**TASK DIRECTIONS**. Quote precisely the run of lines opening with the line containing "engine_deck();" and closing with the line containing "from typing import", and nothing else.

━━━━━━━━━━━━━━━━━━━━

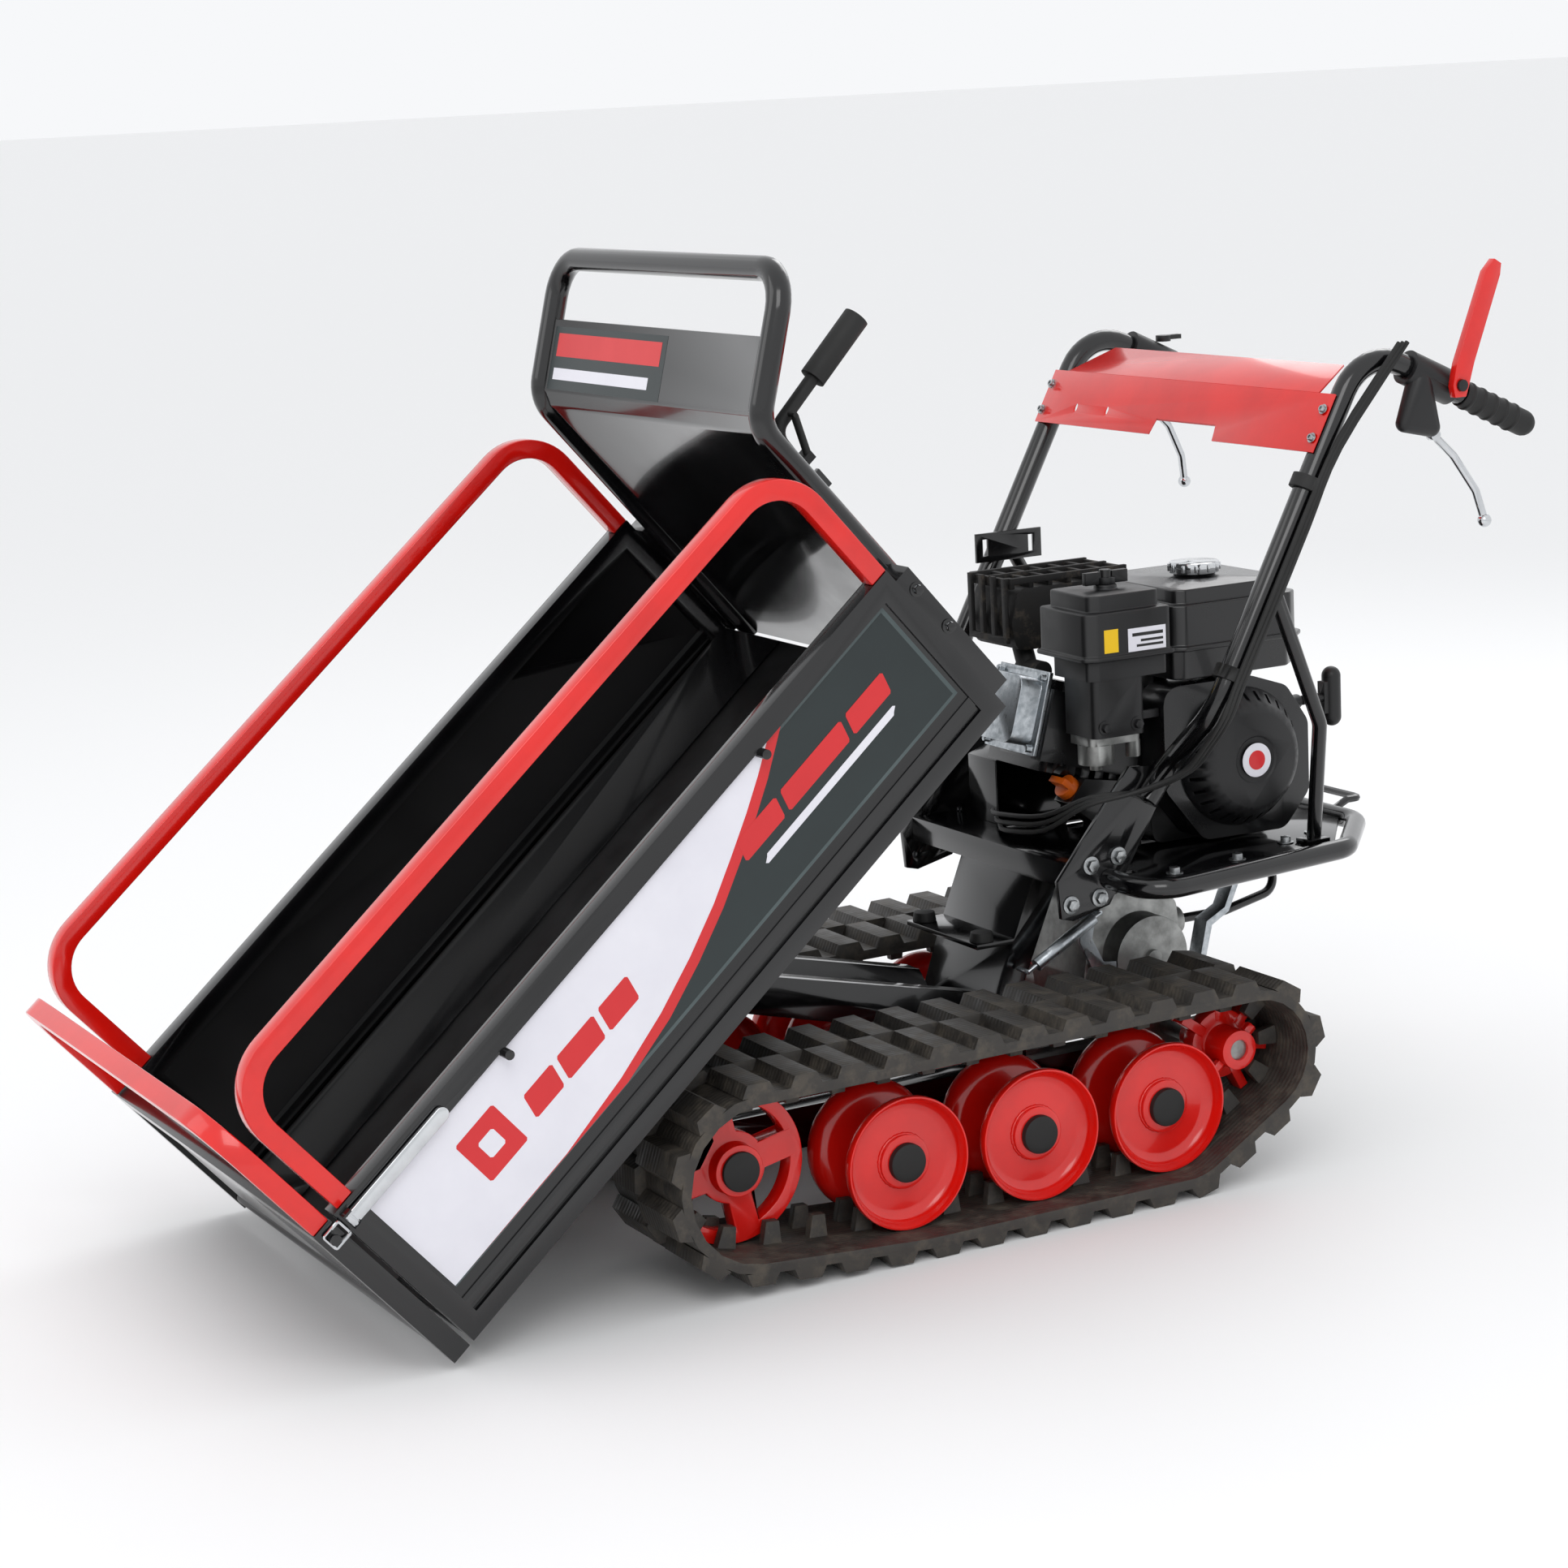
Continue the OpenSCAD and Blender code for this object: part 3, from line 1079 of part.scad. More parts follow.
chassis_frame();
track_left();
track_right();
gearbox();
gearbox_linkage();
drive_belt();
belt_guard();
engine_block();
valve_cover();
engine_shroud();
recoil_cover();
starter_rope();
starter_grip();
fuel_tank();
fuel_cap();
air_filter_cover();
filter_knob();
air_filter_base();
carburettor();
choke_lever();
dipstick();
muffler();
muffler_guard();
engine_deck();
deck_rail();
handle_tubes();
hood_panel();
hand_grips();
lever_housings();
control_cables();
frame_bolts();
bump_stops();
clutch_lever();
steering_lever_left();
steering_lever_right();
throttle_lever();
gear_lever();
sprocket_left();
sprocket_right();
idler_left();
idler_right();
roller_front_left();
roller_middle_left();
roller_rear_left();
roller_front_right();
roller_middle_right();
roller_rear_right();
bed_floor();
headboard();
side_panel_left();
side_panel_right();
side_rail_left();
side_rail_right();
gate_panel();
gate_rail();
gate_latch_left();
gate_latch_right();
gate_bail_left();
gate_bail_right();
tip_lever();
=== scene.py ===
"""Looks of a tracked power wheelbarrow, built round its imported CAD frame.

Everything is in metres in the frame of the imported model: +X is the dump end,
+Y the machine's left and the ground is at z = 0. Sizes in the classes are in
millimetres, stations along X counting from the middle roller.
"""

import json
import logging
import math
from dataclasses import dataclass
from enum import Enum
from typing import Callable, Dict, List, Optional, Sequence, Tuple

import bpy
from mathutils import Matrix, Vector


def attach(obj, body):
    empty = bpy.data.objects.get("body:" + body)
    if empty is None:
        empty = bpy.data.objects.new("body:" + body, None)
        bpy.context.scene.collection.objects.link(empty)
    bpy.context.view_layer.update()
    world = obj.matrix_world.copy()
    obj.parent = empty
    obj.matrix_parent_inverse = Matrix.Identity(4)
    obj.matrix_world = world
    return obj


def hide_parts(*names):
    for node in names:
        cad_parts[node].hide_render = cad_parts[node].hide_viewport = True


Point = Tuple[float, float, float]
Flat = Tuple[float, float]
Test = Callable[[Vector, Vector], bool]

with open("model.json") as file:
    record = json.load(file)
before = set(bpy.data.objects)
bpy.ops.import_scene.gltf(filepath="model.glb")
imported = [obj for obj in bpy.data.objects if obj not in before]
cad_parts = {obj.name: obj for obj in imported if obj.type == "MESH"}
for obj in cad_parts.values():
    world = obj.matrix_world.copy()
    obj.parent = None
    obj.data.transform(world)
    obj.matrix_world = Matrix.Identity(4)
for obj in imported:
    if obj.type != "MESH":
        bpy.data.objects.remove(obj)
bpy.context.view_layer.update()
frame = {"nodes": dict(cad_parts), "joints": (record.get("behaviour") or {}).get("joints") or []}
log = logging.getLogger("wheelbarrow")

MM = 0.001
# A wave texture of scale one turns by this many radians in one unit.
WAVE_RATE = 20
TIP_ANGLE = math.radians(40.8)
TIP_JOINT = next(j for j in frame["joints"] if j["name"] == "bed_tip")
CENTRE_X = TIP_JOINT["pos_m"][0] - 0.365


def at(x: float, y: float, z: float) -> Vector:
    """Gives the place in metres of a station in millimetres from the middle roller.

    Args:
        x: Station towards the dump end.
        y: Distance to the machine's left.
        z: Height above the ground.

    Returns:
        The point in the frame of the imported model.
    """
    return Vector((x * MM + CENTRE_X, y * MM, z * MM))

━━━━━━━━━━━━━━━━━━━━

**EXERCISE OUTPUT**.
engine_deck();
deck_rail();
handle_tubes();
hood_panel();
hand_grips();
lever_housings();
control_cables();
frame_bolts();
bump_stops();
clutch_lever();
steering_lever_left();
steering_lever_right();
throttle_lever();
gear_lever();
sprocket_left();
sprocket_right();
idler_left();
idler_right();
roller_front_left();
roller_middle_left();
roller_rear_left();
roller_front_right();
roller_middle_right();
roller_rear_right();
bed_floor();
headboard();
side_panel_left();
side_panel_right();
side_rail_left();
side_rail_right();
gate_panel();
gate_rail();
gate_latch_left();
gate_latch_right();
gate_bail_left();
gate_bail_right();
tip_lever();
=== scene.py ===
"""Looks of a tracked power wheelbarrow, built round its imported CAD frame.

Everything is in metres in the frame of the imported model: +X is the dump end,
+Y the machine's left and the ground is at z = 0. Sizes in the classes are in
millimetres, stations along X counting from the middle roller.
"""

import json
import logging
import math
from dataclasses import dataclass
from enum import Enum
from typing import Callable, Dict, List, Optional, Sequence, Tuple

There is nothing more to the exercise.